**Directions for this task:**
Only the lines from the line that has "clear_scene()" through the line that has "obj.matrix_world = world" should be reproduced, exactly and with both ends kept.

** start **

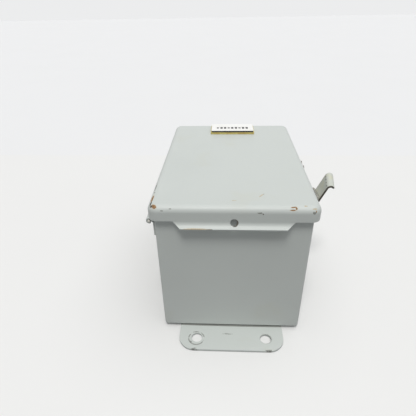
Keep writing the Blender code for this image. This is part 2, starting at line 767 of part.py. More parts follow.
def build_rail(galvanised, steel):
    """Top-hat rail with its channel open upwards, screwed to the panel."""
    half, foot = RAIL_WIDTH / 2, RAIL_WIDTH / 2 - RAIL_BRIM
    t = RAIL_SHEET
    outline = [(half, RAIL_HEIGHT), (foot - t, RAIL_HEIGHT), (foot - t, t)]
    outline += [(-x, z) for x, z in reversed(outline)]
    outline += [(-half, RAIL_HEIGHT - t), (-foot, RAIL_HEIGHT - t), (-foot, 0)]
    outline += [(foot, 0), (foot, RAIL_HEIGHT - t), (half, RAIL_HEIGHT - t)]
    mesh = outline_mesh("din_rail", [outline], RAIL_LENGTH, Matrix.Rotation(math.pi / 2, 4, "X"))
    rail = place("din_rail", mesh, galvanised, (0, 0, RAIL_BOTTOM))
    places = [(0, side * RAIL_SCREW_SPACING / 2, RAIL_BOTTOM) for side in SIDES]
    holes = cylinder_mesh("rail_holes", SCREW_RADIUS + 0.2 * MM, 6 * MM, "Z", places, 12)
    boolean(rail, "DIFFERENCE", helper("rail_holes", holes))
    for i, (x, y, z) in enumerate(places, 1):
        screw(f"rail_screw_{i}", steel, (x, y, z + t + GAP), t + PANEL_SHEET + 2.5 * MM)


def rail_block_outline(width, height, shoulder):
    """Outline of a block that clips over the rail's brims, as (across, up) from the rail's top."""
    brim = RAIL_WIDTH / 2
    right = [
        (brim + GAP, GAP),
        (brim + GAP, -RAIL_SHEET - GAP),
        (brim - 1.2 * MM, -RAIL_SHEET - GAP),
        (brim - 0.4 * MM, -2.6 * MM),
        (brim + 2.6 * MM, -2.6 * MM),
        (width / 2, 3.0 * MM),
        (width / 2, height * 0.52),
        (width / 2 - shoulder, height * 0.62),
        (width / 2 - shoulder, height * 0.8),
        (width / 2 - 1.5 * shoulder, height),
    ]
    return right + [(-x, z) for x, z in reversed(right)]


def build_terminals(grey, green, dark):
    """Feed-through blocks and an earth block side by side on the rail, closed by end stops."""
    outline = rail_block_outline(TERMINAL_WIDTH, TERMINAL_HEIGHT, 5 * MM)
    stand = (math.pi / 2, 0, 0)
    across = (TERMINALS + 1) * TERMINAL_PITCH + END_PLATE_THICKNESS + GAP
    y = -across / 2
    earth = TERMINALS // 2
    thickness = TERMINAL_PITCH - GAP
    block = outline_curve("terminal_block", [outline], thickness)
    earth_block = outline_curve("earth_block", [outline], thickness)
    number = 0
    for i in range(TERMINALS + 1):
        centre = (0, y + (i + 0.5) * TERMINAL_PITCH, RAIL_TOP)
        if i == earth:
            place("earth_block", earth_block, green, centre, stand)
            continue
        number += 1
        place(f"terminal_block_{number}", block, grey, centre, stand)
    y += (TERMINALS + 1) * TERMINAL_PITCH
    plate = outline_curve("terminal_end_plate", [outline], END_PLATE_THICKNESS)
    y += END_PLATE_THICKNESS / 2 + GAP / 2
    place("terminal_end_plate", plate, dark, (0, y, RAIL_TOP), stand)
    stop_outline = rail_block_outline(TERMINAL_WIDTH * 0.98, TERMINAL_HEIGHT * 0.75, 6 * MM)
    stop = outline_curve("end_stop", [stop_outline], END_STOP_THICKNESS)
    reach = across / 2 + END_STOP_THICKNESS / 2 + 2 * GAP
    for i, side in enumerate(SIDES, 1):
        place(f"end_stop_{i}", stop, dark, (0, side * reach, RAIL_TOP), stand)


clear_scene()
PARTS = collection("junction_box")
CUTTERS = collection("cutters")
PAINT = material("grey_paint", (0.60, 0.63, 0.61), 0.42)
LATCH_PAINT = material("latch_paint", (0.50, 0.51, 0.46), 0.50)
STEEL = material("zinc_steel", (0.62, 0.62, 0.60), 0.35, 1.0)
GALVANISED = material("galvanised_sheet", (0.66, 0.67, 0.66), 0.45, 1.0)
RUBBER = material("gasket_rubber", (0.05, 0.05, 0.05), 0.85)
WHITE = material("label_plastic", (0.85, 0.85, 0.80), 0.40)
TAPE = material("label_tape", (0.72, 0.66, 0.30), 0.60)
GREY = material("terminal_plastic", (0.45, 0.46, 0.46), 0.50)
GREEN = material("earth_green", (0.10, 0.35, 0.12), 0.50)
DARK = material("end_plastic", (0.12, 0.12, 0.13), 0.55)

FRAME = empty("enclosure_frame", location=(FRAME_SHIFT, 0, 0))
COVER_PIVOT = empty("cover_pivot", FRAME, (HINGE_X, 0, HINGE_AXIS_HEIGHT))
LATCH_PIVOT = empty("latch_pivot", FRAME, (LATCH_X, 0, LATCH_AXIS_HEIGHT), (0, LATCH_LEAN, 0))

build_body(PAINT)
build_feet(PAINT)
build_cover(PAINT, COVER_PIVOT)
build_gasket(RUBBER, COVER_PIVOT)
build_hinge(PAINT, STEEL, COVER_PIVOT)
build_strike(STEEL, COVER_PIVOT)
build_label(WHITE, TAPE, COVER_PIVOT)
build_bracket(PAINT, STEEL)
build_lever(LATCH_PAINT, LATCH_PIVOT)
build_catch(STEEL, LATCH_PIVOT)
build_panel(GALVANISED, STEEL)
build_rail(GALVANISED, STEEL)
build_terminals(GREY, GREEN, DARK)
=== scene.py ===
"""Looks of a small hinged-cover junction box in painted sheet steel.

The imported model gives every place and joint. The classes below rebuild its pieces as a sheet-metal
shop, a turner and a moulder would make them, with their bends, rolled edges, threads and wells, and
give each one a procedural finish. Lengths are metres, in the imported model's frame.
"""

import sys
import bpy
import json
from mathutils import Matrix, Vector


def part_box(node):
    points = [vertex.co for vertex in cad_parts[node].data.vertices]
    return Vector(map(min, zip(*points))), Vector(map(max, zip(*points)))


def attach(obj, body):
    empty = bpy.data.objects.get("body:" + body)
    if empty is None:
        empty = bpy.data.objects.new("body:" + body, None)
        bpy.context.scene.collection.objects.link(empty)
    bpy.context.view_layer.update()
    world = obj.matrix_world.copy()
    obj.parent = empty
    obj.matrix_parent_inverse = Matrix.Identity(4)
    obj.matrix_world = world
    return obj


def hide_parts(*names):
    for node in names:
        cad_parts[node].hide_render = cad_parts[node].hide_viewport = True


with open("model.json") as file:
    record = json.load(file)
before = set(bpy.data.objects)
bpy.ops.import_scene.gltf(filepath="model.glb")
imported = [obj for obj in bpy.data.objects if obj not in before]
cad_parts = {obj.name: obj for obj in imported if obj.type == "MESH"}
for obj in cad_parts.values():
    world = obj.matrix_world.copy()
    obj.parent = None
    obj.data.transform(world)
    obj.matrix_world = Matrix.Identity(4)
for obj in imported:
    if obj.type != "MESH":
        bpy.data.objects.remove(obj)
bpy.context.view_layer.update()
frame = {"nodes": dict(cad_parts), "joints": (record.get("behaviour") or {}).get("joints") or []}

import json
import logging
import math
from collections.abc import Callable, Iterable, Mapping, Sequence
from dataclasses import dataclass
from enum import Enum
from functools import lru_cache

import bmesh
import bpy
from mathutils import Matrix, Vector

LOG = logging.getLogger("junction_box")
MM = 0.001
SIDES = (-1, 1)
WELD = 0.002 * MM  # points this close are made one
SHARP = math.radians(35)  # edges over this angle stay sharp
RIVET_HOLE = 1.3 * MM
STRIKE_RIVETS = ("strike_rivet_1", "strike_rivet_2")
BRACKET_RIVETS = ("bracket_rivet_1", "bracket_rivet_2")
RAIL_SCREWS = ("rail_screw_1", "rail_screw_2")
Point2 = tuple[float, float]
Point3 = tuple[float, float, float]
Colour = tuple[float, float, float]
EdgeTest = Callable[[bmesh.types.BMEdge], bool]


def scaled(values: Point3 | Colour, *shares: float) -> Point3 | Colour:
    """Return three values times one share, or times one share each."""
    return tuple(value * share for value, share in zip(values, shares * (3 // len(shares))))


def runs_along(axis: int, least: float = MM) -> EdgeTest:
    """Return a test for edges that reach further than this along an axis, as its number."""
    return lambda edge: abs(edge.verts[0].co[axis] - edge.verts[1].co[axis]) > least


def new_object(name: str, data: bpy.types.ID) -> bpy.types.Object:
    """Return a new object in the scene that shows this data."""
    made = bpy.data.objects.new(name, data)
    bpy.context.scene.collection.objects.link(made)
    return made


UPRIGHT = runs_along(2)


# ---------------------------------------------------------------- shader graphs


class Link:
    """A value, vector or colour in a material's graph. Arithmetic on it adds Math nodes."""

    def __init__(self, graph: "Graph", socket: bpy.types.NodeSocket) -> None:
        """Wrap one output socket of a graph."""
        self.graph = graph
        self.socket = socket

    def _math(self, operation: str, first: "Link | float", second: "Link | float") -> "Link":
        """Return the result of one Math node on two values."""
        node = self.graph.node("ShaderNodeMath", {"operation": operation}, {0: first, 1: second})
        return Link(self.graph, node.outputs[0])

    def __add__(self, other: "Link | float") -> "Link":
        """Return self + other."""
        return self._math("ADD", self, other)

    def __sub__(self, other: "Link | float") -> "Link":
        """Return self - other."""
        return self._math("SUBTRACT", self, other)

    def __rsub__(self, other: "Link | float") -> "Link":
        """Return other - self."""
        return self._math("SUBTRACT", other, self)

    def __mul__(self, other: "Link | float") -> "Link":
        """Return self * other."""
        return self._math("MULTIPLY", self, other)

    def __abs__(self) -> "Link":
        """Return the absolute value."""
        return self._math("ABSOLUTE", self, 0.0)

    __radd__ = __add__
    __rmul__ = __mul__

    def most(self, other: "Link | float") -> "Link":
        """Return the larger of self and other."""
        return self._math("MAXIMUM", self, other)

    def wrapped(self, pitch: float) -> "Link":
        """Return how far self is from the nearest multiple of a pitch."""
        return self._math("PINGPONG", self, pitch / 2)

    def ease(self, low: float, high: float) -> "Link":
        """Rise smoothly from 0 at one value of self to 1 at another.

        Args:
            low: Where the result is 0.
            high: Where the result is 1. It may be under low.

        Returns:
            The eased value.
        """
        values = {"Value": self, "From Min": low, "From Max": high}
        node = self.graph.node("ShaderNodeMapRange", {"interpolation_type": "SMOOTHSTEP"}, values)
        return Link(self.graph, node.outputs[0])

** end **

**Exercise response:**
clear_scene()
PARTS = collection("junction_box")
CUTTERS = collection("cutters")
PAINT = material("grey_paint", (0.60, 0.63, 0.61), 0.42)
LATCH_PAINT = material("latch_paint", (0.50, 0.51, 0.46), 0.50)
STEEL = material("zinc_steel", (0.62, 0.62, 0.60), 0.35, 1.0)
GALVANISED = material("galvanised_sheet", (0.66, 0.67, 0.66), 0.45, 1.0)
RUBBER = material("gasket_rubber", (0.05, 0.05, 0.05), 0.85)
WHITE = material("label_plastic", (0.85, 0.85, 0.80), 0.40)
TAPE = material("label_tape", (0.72, 0.66, 0.30), 0.60)
GREY = material("terminal_plastic", (0.45, 0.46, 0.46), 0.50)
GREEN = material("earth_green", (0.10, 0.35, 0.12), 0.50)
DARK = material("end_plastic", (0.12, 0.12, 0.13), 0.55)

FRAME = empty("enclosure_frame", location=(FRAME_SHIFT, 0, 0))
COVER_PIVOT = empty("cover_pivot", FRAME, (HINGE_X, 0, HINGE_AXIS_HEIGHT))
LATCH_PIVOT = empty("latch_pivot", FRAME, (LATCH_X, 0, LATCH_AXIS_HEIGHT), (0, LATCH_LEAN, 0))

build_body(PAINT)
build_feet(PAINT)
build_cover(PAINT, COVER_PIVOT)
build_gasket(RUBBER, COVER_PIVOT)
build_hinge(PAINT, STEEL, COVER_PIVOT)
build_strike(STEEL, COVER_PIVOT)
build_label(WHITE, TAPE, COVER_PIVOT)
build_bracket(PAINT, STEEL)
build_lever(LATCH_PAINT, LATCH_PIVOT)
build_catch(STEEL, LATCH_PIVOT)
build_panel(GALVANISED, STEEL)
build_rail(GALVANISED, STEEL)
build_terminals(GREY, GREEN, DARK)
=== scene.py ===
"""Looks of a small hinged-cover junction box in painted sheet steel.

The imported model gives every place and joint. The classes below rebuild its pieces as a sheet-metal
shop, a turner and a moulder would make them, with their bends, rolled edges, threads and wells, and
give each one a procedural finish. Lengths are metres, in the imported model's frame.
"""

import sys
import bpy
import json
from mathutils import Matrix, Vector


def part_box(node):
    points = [vertex.co for vertex in cad_parts[node].data.vertices]
    return Vector(map(min, zip(*points))), Vector(map(max, zip(*points)))


def attach(obj, body):
    empty = bpy.data.objects.get("body:" + body)
    if empty is None:
        empty = bpy.data.objects.new("body:" + body, None)
        bpy.context.scene.collection.objects.link(empty)
    bpy.context.view_layer.update()
    world = obj.matrix_world.copy()
    obj.parent = empty
    obj.matrix_parent_inverse = Matrix.Identity(4)
    obj.matrix_world = world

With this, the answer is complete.